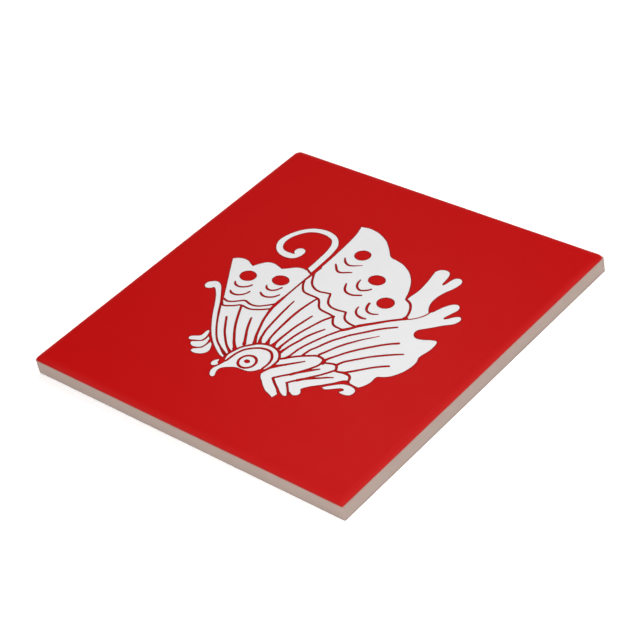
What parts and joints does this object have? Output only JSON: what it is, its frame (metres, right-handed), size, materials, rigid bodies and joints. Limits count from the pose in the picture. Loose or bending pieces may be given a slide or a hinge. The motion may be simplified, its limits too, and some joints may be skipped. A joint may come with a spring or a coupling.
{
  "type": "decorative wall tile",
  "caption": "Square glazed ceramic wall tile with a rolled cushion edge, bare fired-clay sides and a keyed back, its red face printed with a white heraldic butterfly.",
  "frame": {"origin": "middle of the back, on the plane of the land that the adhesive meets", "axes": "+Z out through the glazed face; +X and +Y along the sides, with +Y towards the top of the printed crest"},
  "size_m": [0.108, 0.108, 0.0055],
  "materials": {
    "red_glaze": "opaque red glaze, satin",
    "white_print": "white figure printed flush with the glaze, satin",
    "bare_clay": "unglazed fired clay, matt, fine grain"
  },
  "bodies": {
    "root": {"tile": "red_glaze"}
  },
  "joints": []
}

....

▶ **AIM**
Take the listing above and write it out again exactly.

▶ **WRITTEN RESPONSE**
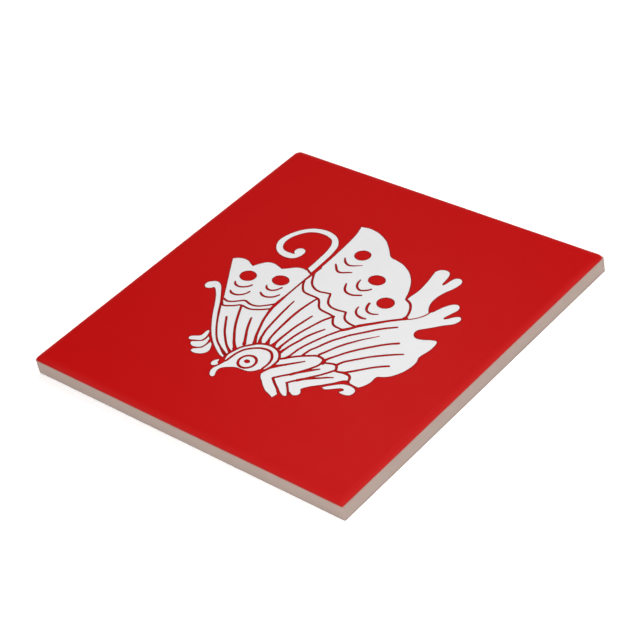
What parts and joints does this object have? Output only JSON: what it is, its frame (metres, right-handed), size, materials, rigid bodies and joints. Limits count from the pose in the picture. Loose or bending pieces may be given a slide or a hinge. The motion may be simplified, its limits too, and some joints may be skipped. A joint may come with a spring or a coupling.
{
  "type": "decorative wall tile",
  "caption": "Square glazed ceramic wall tile with a rolled cushion edge, bare fired-clay sides and a keyed back, its red face printed with a white heraldic butterfly.",
  "frame": {"origin": "middle of the back, on the plane of the land that the adhesive meets", "axes": "+Z out through the glazed face; +X and +Y along the sides, with +Y towards the top of the printed crest"},
  "size_m": [0.108, 0.108, 0.0055],
  "materials": {
    "red_glaze": "opaque red glaze, satin",
    "white_print": "white figure printed flush with the glaze, satin",
    "bare_clay": "unglazed fired clay, matt, fine grain"
  },
  "bodies": {
    "root": {"tile": "red_glaze"}
  },
  "joints": []
}